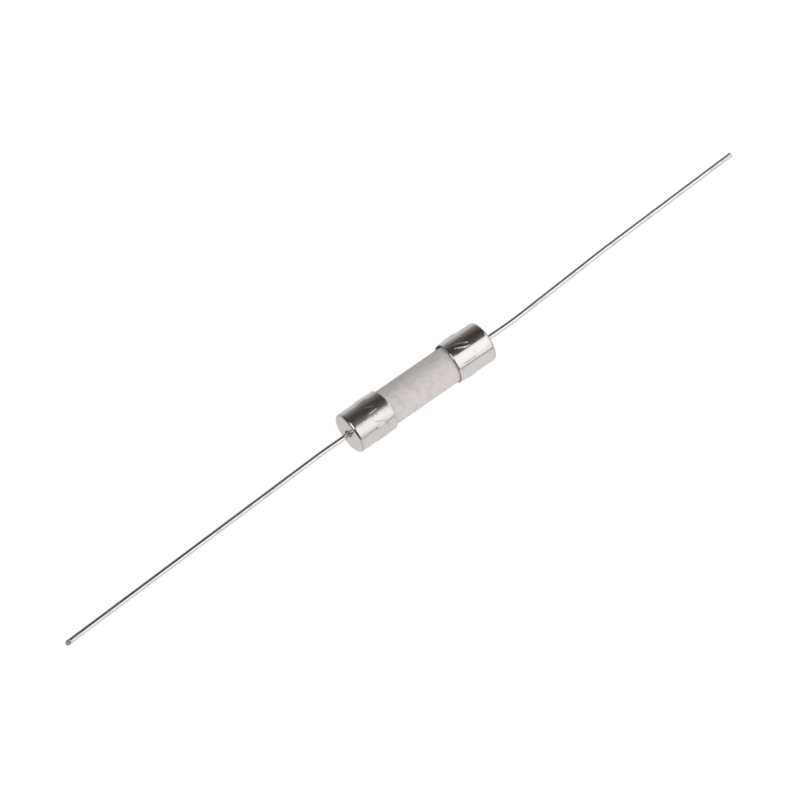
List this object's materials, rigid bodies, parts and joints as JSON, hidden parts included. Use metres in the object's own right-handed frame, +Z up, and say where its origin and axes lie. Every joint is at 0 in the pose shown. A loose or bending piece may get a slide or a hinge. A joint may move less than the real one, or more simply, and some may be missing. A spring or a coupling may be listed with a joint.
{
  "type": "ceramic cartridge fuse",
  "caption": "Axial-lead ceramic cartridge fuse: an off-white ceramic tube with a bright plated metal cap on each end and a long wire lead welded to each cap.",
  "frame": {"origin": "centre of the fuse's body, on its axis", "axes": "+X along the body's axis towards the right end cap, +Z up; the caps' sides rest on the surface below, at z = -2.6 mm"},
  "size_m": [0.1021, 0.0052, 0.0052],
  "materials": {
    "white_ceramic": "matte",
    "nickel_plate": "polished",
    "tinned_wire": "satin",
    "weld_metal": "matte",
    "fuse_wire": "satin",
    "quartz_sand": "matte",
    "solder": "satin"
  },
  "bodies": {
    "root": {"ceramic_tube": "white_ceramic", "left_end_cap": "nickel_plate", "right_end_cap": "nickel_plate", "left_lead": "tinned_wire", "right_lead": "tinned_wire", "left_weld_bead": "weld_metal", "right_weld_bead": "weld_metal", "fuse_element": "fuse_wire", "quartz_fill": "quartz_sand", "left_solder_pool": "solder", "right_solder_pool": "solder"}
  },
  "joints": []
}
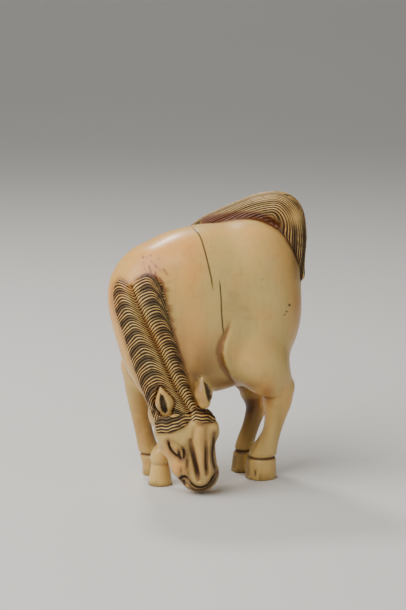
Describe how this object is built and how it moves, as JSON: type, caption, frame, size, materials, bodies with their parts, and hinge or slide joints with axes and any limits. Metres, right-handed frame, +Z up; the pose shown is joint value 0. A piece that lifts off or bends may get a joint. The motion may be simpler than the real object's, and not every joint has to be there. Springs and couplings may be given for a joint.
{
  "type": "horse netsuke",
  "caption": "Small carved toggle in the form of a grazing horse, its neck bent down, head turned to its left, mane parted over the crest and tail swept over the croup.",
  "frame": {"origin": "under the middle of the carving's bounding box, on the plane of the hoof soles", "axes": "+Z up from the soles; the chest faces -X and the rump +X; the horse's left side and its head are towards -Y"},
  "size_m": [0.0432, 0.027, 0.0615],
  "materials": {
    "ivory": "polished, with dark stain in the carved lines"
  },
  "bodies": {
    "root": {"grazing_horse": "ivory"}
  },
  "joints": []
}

###

▶ **PROBLEM TO WORK ON**:
Take the lines above and print them exactly.

▶ **WRITTEN SOLUTION**:
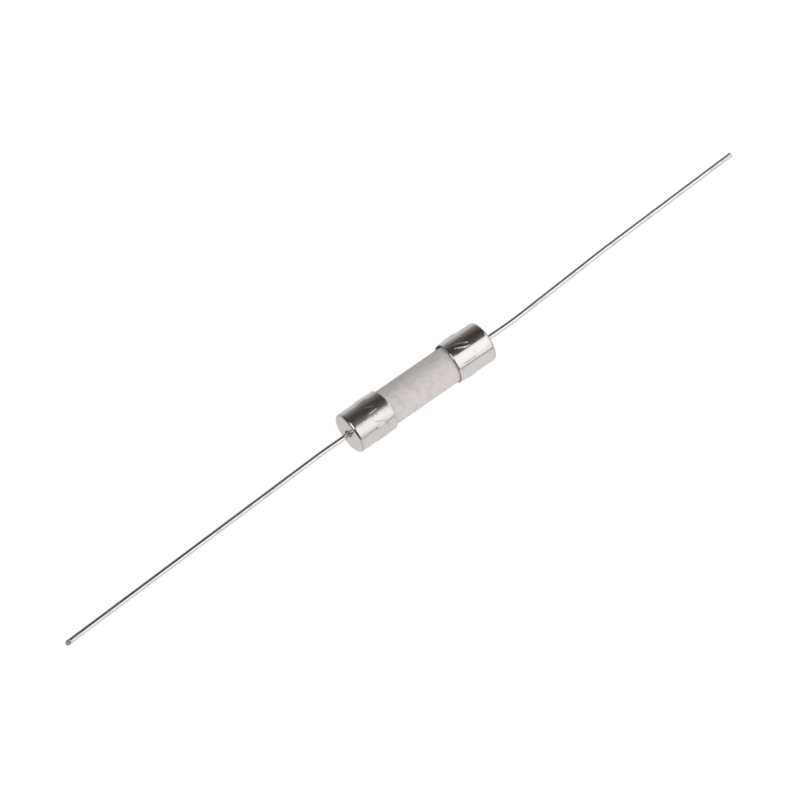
List this object's materials, rigid bodies, parts and joints as JSON, hidden parts included. Use metres in the object's own right-handed frame, +Z up, and say where its origin and axes lie. Every joint is at 0 in the pose shown. A loose or bending piece may get a slide or a hinge. A joint may move less than the real one, or more simply, and some may be missing. A spring or a coupling may be listed with a joint.
{
  "type": "ceramic cartridge fuse",
  "caption": "Axial-lead ceramic cartridge fuse: an off-white ceramic tube with a bright plated metal cap on each end and a long wire lead welded to each cap.",
  "frame": {"origin": "centre of the fuse's body, on its axis", "axes": "+X along the body's axis towards the right end cap, +Z up; the caps' sides rest on the surface below, at z = -2.6 mm"},
  "size_m": [0.1021, 0.0052, 0.0052],
  "materials": {
    "white_ceramic": "matte",
    "nickel_plate": "polished",
    "tinned_wire": "satin",
    "weld_metal": "matte",
    "fuse_wire": "satin",
    "quartz_sand": "matte",
    "solder": "satin"
  },
  "bodies": {
    "root": {"ceramic_tube": "white_ceramic", "left_end_cap": "nickel_plate", "right_end_cap": "nickel_plate", "left_lead": "tinned_wire", "right_lead": "tinned_wire", "left_weld_bead": "weld_metal", "right_weld_bead": "weld_metal", "fuse_element": "fuse_wire", "quartz_fill": "quartz_sand", "left_solder_pool": "solder", "right_solder_pool": "solder"}
  },
  "joints": []
}
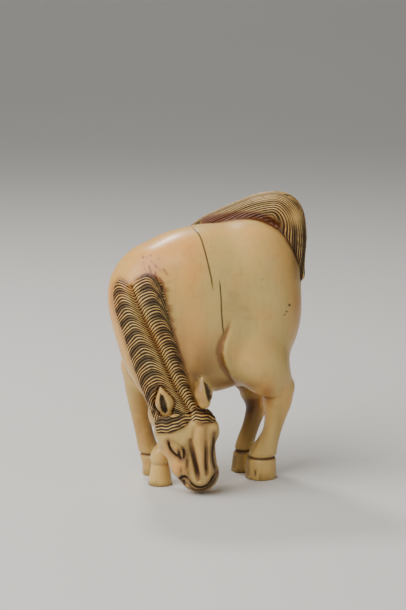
Describe how this object is built and how it moves, as JSON: type, caption, frame, size, materials, bodies with their parts, and hinge or slide joints with axes and any limits. Metres, right-handed frame, +Z up; the pose shown is joint value 0. A piece that lifts off or bends may get a joint. The motion may be simpler than the real object's, and not every joint has to be there. Springs and couplings may be given for a joint.
{
  "type": "horse netsuke",
  "caption": "Small carved toggle in the form of a grazing horse, its neck bent down, head turned to its left, mane parted over the crest and tail swept over the croup.",
  "frame": {"origin": "under the middle of the carving's bounding box, on the plane of the hoof soles", "axes": "+Z up from the soles; the chest faces -X and the rump +X; the horse's left side and its head are towards -Y"},
  "size_m": [0.0432, 0.027, 0.0615],
  "materials": {
    "ivory": "polished, with dark stain in the carved lines"
  },
  "bodies": {
    "root": {"grazing_horse": "ivory"}
  },
  "joints": []
}